— Begin Given data —
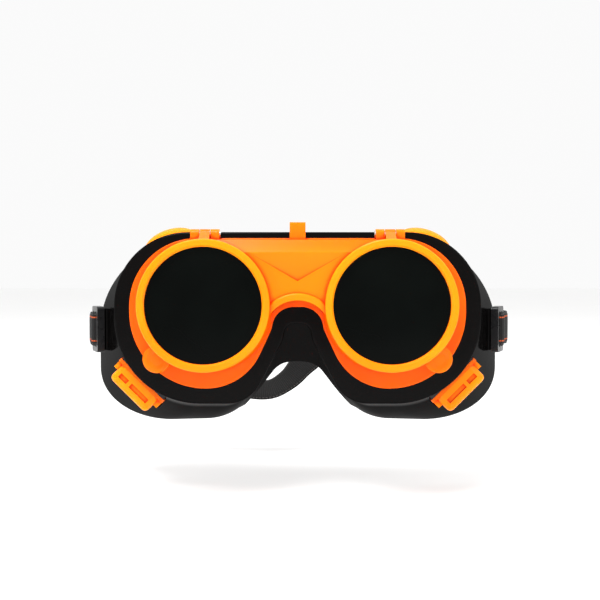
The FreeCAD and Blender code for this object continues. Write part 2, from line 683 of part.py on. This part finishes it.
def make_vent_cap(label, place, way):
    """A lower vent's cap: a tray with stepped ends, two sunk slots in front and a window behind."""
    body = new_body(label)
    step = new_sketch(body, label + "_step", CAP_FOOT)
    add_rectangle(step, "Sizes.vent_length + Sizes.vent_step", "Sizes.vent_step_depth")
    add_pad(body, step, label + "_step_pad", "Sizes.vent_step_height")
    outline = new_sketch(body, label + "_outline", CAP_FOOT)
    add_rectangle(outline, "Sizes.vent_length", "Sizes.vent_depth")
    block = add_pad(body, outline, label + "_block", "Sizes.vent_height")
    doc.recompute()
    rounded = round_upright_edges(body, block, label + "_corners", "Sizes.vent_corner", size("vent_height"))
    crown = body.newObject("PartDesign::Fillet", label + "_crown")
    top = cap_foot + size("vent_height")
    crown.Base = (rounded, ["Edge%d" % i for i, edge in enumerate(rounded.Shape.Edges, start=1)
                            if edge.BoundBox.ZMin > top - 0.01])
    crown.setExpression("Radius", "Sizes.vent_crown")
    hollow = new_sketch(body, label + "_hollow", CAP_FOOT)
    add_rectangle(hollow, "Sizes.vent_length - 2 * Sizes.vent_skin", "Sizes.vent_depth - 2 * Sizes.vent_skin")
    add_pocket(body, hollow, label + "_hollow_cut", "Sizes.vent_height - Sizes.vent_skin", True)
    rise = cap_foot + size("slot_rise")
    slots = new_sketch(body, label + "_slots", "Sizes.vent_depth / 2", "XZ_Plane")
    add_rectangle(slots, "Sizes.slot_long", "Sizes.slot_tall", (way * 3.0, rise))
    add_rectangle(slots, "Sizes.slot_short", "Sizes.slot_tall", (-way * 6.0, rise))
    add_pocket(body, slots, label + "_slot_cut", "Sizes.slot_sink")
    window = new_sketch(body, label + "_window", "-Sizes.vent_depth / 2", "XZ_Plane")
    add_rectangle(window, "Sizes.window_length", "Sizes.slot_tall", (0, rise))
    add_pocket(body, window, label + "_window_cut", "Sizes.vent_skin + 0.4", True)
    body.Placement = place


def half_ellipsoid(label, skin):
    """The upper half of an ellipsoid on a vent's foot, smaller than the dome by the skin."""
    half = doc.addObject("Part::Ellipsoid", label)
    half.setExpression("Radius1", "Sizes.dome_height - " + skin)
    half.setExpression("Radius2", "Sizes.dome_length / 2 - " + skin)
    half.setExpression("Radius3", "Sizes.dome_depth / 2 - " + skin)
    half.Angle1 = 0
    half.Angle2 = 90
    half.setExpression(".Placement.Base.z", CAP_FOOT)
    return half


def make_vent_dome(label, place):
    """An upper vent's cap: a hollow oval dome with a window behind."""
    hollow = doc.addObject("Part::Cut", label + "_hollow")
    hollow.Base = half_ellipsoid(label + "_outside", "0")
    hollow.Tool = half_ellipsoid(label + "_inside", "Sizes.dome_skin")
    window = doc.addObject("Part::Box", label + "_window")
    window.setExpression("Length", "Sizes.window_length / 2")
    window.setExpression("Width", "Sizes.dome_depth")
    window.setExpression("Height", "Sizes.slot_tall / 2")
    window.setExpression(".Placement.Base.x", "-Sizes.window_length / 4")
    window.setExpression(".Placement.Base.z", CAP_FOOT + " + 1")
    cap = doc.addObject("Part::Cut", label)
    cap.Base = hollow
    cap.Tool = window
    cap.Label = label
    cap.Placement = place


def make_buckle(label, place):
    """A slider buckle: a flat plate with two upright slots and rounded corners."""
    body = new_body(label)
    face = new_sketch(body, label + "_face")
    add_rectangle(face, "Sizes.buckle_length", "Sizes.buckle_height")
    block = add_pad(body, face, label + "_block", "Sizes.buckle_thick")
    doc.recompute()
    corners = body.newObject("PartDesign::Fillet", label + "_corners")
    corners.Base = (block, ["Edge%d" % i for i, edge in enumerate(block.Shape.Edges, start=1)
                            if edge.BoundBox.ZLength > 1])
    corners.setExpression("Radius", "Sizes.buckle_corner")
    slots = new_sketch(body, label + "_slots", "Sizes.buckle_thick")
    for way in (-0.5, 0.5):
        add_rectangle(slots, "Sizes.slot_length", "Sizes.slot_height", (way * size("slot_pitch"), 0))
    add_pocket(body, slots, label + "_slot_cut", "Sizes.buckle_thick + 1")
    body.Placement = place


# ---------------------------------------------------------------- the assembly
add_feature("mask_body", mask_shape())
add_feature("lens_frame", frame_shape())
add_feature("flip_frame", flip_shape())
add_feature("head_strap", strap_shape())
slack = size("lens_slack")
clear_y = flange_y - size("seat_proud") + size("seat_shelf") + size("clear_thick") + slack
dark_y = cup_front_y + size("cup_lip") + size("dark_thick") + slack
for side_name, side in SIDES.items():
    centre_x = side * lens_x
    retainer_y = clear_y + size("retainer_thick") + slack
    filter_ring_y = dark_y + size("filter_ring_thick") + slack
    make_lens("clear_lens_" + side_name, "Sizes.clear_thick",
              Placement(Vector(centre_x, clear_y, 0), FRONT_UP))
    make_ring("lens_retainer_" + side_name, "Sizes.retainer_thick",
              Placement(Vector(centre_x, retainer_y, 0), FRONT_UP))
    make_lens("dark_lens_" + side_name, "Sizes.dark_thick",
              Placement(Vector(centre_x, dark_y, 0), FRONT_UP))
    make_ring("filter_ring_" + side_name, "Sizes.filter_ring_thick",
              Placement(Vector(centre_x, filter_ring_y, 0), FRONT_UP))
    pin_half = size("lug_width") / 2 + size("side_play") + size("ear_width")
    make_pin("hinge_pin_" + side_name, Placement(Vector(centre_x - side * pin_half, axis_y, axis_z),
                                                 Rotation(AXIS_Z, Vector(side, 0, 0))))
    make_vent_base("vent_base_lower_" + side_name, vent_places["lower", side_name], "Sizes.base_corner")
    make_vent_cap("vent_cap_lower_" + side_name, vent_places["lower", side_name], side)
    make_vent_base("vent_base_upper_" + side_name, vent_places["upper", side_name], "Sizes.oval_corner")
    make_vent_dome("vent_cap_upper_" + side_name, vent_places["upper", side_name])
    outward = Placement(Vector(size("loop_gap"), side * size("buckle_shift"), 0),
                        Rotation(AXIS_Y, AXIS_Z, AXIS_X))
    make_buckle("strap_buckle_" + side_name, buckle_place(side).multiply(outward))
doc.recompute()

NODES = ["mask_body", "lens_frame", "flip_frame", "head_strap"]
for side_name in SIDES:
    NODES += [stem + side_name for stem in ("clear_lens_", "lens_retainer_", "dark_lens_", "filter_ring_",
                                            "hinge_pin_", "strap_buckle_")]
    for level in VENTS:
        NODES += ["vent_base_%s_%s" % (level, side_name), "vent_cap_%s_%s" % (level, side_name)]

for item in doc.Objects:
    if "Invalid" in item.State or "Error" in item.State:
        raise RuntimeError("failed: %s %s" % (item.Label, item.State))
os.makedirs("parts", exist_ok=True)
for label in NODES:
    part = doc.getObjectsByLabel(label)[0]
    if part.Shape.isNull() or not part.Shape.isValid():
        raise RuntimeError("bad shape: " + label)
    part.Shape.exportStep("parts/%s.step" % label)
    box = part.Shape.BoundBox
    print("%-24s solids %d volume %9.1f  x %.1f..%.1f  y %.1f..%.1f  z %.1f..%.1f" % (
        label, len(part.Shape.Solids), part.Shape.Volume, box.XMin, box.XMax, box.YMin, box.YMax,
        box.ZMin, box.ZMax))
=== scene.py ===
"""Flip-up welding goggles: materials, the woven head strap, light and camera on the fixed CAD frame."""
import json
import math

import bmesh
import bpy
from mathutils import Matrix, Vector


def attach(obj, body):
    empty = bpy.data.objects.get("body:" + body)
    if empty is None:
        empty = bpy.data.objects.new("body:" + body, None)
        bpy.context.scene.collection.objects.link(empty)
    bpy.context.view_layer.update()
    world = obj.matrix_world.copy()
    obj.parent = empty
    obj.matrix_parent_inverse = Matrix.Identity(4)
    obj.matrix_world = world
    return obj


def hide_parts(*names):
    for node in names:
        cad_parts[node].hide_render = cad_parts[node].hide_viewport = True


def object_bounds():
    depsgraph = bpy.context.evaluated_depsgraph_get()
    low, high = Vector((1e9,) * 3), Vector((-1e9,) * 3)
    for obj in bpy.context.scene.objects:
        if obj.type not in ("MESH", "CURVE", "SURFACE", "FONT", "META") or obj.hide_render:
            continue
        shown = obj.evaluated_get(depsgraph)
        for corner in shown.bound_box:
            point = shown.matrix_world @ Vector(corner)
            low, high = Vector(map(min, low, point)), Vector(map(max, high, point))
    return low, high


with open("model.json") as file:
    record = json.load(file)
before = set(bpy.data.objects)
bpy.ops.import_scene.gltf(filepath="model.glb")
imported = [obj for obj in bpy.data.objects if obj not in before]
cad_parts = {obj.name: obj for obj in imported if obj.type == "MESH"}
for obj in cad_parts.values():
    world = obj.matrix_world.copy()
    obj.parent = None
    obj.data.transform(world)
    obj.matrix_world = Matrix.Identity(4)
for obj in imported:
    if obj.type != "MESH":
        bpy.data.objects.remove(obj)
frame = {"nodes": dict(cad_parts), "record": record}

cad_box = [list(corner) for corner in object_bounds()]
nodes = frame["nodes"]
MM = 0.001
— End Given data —
**Stated task**. Print only the run of lines that begins with the line containing "for item in" and ends with the line containing "obj.matrix_world = world", both included, exactly as they read.

**Written response**.
for item in doc.Objects:
    if "Invalid" in item.State or "Error" in item.State:
        raise RuntimeError("failed: %s %s" % (item.Label, item.State))
os.makedirs("parts", exist_ok=True)
for label in NODES:
    part = doc.getObjectsByLabel(label)[0]
    if part.Shape.isNull() or not part.Shape.isValid():
        raise RuntimeError("bad shape: " + label)
    part.Shape.exportStep("parts/%s.step" % label)
    box = part.Shape.BoundBox
    print("%-24s solids %d volume %9.1f  x %.1f..%.1f  y %.1f..%.1f  z %.1f..%.1f" % (
        label, len(part.Shape.Solids), part.Shape.Volume, box.XMin, box.XMax, box.YMin, box.YMax,
        box.ZMin, box.ZMax))
=== scene.py ===
"""Flip-up welding goggles: materials, the woven head strap, light and camera on the fixed CAD frame."""
import json
import math

import bmesh
import bpy
from mathutils import Matrix, Vector


def attach(obj, body):
    empty = bpy.data.objects.get("body:" + body)
    if empty is None:
        empty = bpy.data.objects.new("body:" + body, None)
        bpy.context.scene.collection.objects.link(empty)
    bpy.context.view_layer.update()
    world = obj.matrix_world.copy()
    obj.parent = empty
    obj.matrix_parent_inverse = Matrix.Identity(4)
    obj.matrix_world = world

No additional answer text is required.